Locate, in the data below, the line that contains "for name, piece" and the line that contains "for node in"; reproduce exactly those two lines and every line between them, nothing more.

_Records supplied_.
--------------------
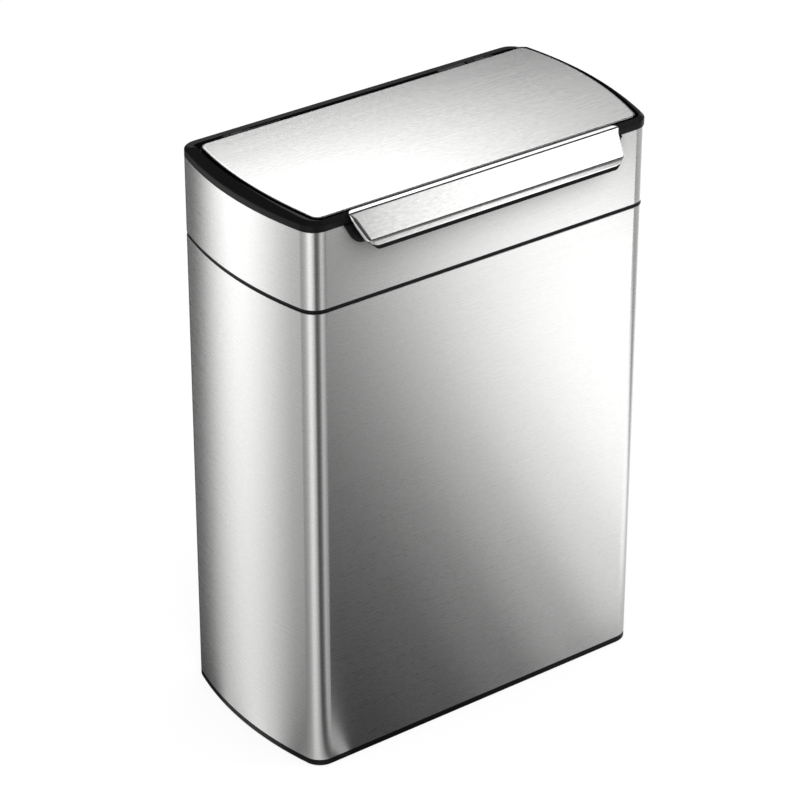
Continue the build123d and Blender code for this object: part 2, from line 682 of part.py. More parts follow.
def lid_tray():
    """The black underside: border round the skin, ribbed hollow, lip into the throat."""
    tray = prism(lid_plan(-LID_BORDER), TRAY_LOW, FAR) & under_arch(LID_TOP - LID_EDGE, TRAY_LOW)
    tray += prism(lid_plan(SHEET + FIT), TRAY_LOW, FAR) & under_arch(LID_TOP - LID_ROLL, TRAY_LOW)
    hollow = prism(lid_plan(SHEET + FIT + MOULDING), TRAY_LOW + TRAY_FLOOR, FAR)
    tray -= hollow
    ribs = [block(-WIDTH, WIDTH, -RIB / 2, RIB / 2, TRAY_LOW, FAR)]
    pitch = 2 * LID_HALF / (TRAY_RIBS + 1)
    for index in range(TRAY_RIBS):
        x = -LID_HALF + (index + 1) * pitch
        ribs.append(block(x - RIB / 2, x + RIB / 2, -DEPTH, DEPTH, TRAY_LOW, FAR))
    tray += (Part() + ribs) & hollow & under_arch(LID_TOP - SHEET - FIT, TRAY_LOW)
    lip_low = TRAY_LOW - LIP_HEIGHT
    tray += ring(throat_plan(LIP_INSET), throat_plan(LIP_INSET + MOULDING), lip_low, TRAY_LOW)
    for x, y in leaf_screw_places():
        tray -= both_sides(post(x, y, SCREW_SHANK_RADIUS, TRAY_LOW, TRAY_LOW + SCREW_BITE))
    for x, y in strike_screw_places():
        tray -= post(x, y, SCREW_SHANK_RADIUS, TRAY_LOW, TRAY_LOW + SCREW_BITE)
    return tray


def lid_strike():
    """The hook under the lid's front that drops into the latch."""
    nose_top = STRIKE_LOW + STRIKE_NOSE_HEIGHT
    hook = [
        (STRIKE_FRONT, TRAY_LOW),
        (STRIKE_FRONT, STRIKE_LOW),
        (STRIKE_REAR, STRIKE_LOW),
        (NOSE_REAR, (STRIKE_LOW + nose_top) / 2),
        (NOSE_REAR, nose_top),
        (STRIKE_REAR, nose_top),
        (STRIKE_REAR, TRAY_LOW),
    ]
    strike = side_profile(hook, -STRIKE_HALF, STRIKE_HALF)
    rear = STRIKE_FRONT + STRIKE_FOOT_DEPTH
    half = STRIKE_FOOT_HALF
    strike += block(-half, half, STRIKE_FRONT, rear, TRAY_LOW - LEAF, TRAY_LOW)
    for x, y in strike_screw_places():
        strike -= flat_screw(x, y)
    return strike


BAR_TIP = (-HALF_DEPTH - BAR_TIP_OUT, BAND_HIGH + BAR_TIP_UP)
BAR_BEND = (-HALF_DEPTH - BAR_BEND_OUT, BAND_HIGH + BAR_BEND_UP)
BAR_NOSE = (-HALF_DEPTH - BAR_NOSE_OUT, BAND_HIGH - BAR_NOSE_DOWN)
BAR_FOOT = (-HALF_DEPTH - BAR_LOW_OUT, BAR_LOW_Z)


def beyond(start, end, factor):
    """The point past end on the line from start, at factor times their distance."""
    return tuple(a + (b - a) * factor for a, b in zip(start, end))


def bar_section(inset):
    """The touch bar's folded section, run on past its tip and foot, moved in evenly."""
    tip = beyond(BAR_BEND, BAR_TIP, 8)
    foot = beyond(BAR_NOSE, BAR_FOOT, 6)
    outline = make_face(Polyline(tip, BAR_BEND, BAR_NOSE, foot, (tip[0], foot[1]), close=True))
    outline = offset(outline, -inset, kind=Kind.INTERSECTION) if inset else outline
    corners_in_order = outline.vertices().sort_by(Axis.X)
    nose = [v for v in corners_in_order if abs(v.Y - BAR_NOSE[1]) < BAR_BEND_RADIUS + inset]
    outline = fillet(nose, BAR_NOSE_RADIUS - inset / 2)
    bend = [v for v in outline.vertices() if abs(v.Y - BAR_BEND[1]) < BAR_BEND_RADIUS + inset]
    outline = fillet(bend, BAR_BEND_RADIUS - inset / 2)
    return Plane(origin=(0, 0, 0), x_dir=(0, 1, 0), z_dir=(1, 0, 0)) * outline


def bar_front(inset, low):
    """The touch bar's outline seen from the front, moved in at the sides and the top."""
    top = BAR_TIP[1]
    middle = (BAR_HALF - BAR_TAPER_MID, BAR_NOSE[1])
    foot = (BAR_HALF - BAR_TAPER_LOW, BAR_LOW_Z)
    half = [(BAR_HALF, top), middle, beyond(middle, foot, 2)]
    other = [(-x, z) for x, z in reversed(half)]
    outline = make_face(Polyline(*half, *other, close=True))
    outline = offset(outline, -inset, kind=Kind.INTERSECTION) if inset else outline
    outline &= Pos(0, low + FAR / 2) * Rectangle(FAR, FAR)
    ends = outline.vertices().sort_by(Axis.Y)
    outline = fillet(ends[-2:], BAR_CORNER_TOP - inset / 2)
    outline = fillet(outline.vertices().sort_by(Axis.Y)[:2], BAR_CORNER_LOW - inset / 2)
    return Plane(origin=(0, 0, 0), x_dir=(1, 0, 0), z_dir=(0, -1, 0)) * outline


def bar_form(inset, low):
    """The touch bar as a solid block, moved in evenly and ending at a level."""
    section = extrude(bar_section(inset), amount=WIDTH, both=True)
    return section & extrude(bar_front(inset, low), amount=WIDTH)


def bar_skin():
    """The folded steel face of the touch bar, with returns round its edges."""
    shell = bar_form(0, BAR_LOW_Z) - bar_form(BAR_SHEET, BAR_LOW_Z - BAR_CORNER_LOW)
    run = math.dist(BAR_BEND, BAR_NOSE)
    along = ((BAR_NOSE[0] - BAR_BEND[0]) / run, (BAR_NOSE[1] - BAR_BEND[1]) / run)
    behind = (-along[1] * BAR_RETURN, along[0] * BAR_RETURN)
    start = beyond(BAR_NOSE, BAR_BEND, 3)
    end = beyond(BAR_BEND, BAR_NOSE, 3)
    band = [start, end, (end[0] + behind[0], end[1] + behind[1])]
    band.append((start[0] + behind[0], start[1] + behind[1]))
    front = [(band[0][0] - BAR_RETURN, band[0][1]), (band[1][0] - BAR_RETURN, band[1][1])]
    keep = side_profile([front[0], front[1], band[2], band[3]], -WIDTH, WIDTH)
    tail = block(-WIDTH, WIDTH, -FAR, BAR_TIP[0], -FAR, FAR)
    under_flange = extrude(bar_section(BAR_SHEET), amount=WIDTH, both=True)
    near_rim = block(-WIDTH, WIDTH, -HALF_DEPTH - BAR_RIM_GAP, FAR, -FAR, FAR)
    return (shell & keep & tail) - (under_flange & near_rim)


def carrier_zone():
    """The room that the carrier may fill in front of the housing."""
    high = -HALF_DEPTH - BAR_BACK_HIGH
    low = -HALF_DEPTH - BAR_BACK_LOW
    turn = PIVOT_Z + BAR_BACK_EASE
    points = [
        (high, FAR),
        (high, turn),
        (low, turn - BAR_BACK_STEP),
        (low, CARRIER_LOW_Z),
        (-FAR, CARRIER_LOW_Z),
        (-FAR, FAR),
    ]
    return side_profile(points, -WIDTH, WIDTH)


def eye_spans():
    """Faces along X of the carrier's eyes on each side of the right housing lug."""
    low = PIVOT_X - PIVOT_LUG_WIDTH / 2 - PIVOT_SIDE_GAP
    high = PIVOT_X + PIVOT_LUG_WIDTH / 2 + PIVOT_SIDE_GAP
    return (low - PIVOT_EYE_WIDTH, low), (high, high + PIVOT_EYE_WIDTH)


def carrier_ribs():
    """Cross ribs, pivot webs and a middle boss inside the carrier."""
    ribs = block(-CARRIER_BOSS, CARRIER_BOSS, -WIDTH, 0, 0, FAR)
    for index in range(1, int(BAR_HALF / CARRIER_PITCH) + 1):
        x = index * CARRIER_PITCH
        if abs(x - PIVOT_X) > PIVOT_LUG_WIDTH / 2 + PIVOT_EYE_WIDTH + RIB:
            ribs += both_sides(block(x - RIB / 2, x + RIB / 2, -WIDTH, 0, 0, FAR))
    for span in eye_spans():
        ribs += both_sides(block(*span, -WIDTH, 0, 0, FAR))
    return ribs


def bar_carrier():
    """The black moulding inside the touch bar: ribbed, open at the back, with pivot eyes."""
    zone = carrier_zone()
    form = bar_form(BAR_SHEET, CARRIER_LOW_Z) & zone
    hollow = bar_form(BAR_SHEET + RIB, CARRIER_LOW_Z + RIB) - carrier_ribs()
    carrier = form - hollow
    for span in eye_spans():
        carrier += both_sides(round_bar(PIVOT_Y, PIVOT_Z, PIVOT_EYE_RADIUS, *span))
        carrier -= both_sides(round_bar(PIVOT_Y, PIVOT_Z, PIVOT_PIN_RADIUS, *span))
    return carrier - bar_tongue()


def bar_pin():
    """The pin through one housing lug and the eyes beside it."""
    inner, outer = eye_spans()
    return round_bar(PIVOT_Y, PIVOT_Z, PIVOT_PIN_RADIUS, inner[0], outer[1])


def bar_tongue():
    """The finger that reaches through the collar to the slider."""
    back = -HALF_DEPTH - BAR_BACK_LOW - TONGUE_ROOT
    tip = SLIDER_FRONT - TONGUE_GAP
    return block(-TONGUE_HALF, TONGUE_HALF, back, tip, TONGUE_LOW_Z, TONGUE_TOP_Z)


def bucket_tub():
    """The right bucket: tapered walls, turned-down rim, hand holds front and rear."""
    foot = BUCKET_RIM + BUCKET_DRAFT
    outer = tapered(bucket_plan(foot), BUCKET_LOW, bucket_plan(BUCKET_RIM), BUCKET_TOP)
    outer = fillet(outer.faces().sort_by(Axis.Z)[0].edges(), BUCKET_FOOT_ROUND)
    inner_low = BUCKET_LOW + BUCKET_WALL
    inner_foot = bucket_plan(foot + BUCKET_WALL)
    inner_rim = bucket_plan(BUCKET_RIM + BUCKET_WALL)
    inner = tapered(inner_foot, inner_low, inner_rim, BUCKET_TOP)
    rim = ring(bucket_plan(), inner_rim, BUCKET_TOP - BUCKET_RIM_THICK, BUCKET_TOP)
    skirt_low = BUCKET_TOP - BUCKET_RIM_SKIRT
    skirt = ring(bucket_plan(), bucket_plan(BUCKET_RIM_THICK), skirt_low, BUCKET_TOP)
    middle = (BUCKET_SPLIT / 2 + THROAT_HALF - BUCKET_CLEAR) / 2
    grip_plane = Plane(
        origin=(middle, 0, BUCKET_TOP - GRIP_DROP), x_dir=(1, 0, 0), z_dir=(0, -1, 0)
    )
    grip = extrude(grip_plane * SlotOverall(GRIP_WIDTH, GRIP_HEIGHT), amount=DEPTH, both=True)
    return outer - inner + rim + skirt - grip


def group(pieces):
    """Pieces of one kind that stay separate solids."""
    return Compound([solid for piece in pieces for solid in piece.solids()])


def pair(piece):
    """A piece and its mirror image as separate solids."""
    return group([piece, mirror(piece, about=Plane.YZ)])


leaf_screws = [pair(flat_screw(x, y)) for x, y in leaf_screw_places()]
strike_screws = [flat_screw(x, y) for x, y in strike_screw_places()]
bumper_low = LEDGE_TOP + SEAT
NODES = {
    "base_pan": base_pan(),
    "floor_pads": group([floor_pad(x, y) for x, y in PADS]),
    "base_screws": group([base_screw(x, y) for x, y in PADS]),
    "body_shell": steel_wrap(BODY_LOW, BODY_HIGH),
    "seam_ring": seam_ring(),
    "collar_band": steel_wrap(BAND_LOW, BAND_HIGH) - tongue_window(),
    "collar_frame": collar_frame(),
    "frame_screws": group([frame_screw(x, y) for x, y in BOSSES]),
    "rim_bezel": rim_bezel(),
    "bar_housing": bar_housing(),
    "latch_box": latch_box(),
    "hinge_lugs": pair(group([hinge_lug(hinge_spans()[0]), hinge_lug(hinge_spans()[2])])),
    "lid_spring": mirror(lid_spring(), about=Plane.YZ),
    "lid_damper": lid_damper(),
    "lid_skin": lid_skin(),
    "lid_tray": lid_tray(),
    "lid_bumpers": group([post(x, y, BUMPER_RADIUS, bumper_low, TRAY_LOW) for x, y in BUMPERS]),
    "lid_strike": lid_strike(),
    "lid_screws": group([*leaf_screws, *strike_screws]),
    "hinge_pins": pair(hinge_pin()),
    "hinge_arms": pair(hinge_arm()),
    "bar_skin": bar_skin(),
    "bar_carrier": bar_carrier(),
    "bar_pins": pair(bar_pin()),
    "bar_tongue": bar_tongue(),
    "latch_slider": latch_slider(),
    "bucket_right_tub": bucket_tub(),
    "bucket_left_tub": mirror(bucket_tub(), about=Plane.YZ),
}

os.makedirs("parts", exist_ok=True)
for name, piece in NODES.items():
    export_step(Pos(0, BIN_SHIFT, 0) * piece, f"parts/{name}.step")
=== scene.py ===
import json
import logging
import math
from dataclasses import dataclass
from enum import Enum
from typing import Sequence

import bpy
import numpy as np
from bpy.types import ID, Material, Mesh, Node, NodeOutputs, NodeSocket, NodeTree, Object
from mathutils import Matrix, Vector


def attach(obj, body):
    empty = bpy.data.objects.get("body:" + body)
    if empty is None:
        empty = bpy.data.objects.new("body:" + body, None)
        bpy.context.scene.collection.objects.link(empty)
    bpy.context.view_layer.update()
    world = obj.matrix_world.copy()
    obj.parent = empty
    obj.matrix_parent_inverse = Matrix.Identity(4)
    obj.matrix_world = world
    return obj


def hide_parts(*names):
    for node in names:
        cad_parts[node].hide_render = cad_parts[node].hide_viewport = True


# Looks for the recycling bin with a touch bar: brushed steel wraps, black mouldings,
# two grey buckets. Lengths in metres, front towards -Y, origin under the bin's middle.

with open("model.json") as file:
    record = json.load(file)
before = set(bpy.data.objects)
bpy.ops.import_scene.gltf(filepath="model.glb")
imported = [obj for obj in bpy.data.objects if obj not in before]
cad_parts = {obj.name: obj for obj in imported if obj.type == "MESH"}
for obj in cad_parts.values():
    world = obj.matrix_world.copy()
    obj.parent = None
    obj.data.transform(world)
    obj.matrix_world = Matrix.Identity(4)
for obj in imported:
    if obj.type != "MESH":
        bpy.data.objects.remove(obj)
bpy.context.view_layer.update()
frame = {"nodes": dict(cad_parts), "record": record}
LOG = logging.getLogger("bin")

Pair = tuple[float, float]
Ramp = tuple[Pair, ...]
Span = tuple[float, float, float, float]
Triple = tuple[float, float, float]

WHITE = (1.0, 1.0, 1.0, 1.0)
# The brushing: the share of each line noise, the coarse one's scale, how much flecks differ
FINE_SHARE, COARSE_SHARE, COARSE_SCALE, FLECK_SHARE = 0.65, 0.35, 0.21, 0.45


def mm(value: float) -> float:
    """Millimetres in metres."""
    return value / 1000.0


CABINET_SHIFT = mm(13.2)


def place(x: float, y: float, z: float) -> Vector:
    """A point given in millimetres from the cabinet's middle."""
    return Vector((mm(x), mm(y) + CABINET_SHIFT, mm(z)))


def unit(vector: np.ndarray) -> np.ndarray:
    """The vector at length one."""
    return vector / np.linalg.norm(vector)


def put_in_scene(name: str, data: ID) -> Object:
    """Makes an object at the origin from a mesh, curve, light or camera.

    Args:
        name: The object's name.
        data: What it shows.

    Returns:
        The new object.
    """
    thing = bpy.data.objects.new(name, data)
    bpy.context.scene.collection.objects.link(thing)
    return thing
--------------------
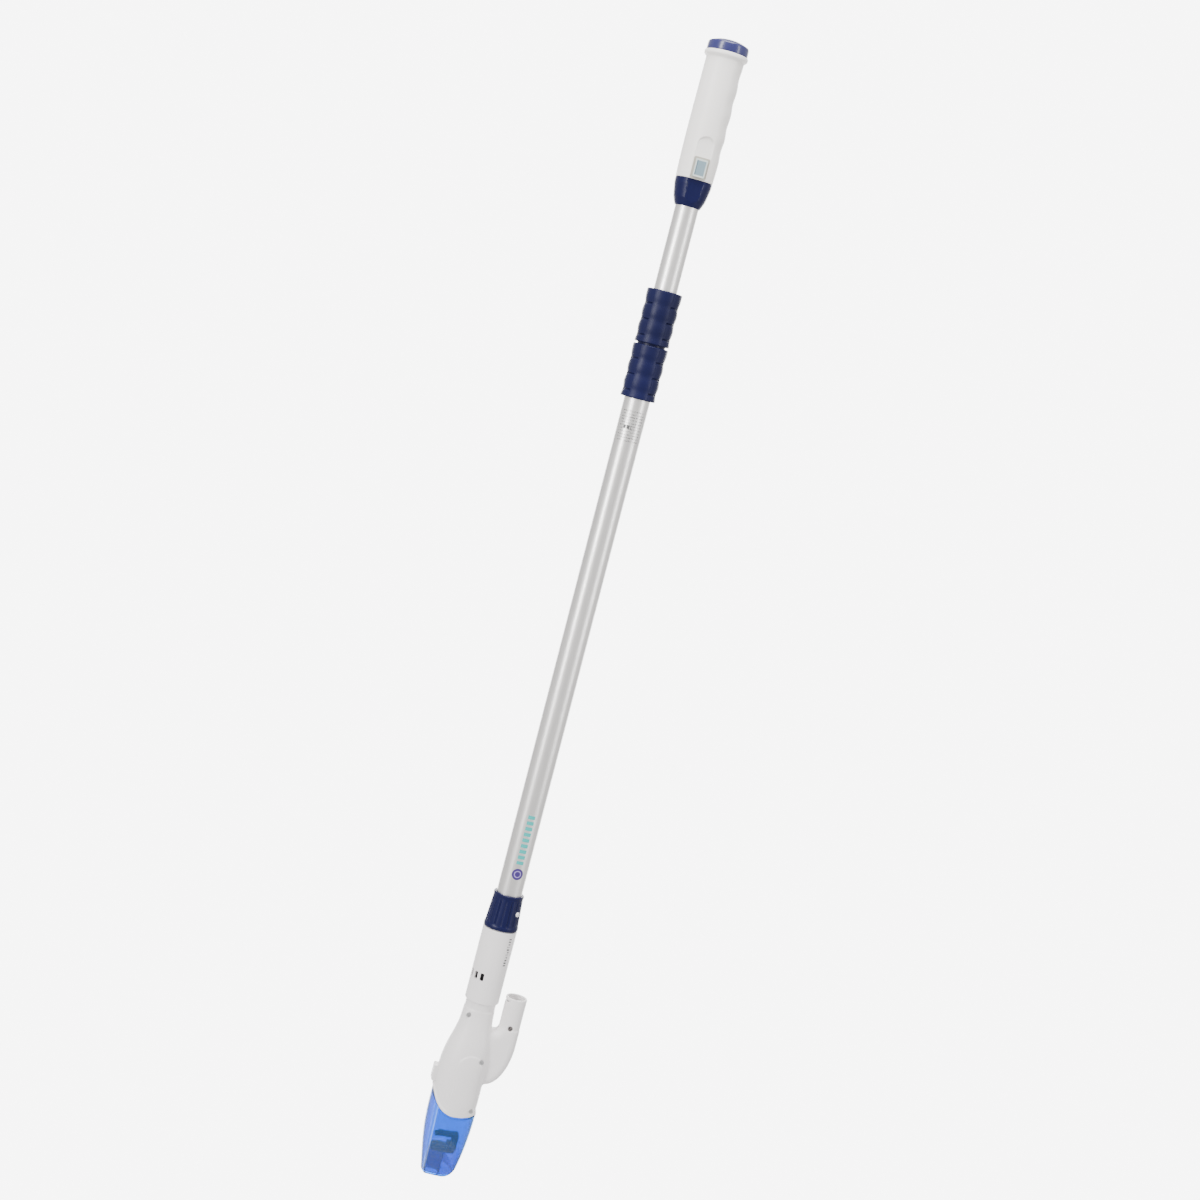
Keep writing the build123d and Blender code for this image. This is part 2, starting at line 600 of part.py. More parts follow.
--------------------
_Task result_.
for name, piece in NODES.items():
    export_step(Pos(0, BIN_SHIFT, 0) * piece, f"parts/{name}.step")
=== scene.py ===
import json
import logging
import math
from dataclasses import dataclass
from enum import Enum
from typing import Sequence

import bpy
import numpy as np
from bpy.types import ID, Material, Mesh, Node, NodeOutputs, NodeSocket, NodeTree, Object
from mathutils import Matrix, Vector


def attach(obj, body):
    empty = bpy.data.objects.get("body:" + body)
    if empty is None:
        empty = bpy.data.objects.new("body:" + body, None)
        bpy.context.scene.collection.objects.link(empty)
    bpy.context.view_layer.update()
    world = obj.matrix_world.copy()
    obj.parent = empty
    obj.matrix_parent_inverse = Matrix.Identity(4)
    obj.matrix_world = world
    return obj


def hide_parts(*names):
    for node in names:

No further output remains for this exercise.